Par ailleurs, la qualité du débit internet perçu joue un rôle : un débit de mauvaise qualité à domicile favorise le pessimisme, observe le GIS. À titre d’exemple, 36 % des personnes insatisfaites de leur connexion à domicile pour réaliser des usages à débit minima sont pessimistes concernant la favorisation du maintien à domicile des personnes âgées et handicapées grâce au numérique (+7 points par rapport à l’ensemble des Français).

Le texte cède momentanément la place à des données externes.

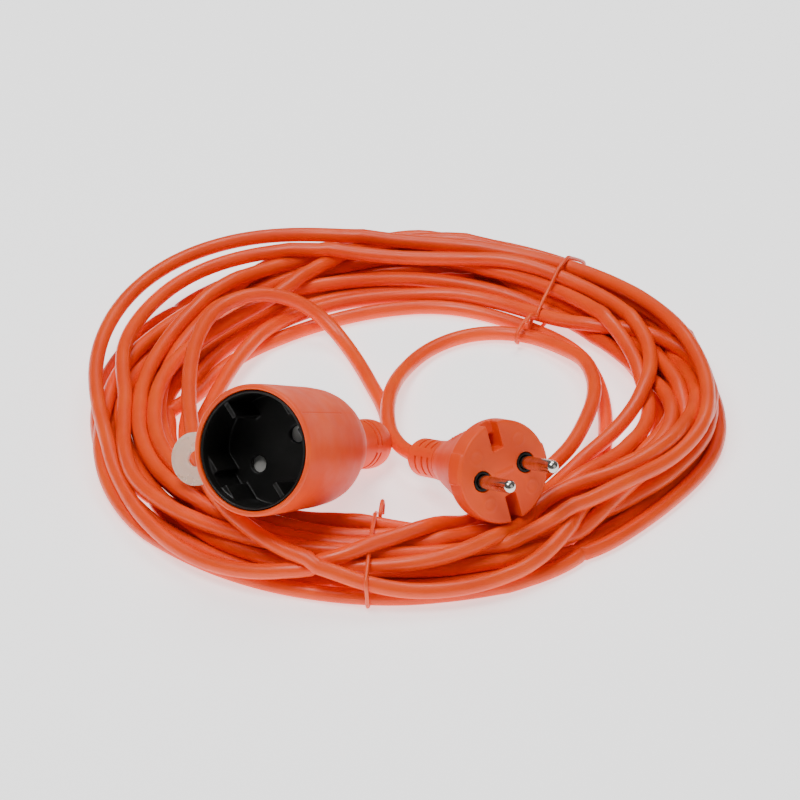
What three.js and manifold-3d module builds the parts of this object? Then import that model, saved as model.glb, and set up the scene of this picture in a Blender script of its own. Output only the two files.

Quant aux professionnels des secteurs de la santé et du social (PSS) le numérique est loin de faire l’unanimité et des lignes de fractures appparaissent également en leur sein. L’enquête CAPUNI montre que ces professionnels sont plus pessimistes que l’ensemble de la population quant aux perspectives induites par les technologies numériques en santé qui ont, rappelons-le, des impacts directs sur leurs métiers et leurs pratiques. Par exemple 35 % d’entre eux estiment que le numérique ne favorisera pas l’hospitalisation à domicile ou le maintien des personnes âgées et handicapées à domicile, relève le GIS Marsouin. Mais les praticiens en zones urbaines et en zones rurales ne voient pas forcément les choses de la même manière. Ainsi les PSS opérant dans des zones rurales isolées ont des perceptions plus optimistes (+9 points) et moins indécises (-9 points) que l’ensemble des PSS sur le numérique.
Ainsi, dans une certaine mesure, au sein des ZRI – zones très concernées par certaines promesses de la santé numérique liées à la facilitation de l’accès aux soins dans les «déserts » médicaux – les perceptions des PSS entrent en résonance avec les promesses des politiques publiques en matière de développement du numérique en santé, conclut l’étude CAPUNI
* L’enquête téléphonique CAPUNI s’est déroulée du 21 janvier au 17 juin 2019. Elle a permis la collecte de 7500 réponses de Français issus de la population métropolitaine des 18 ans et plus.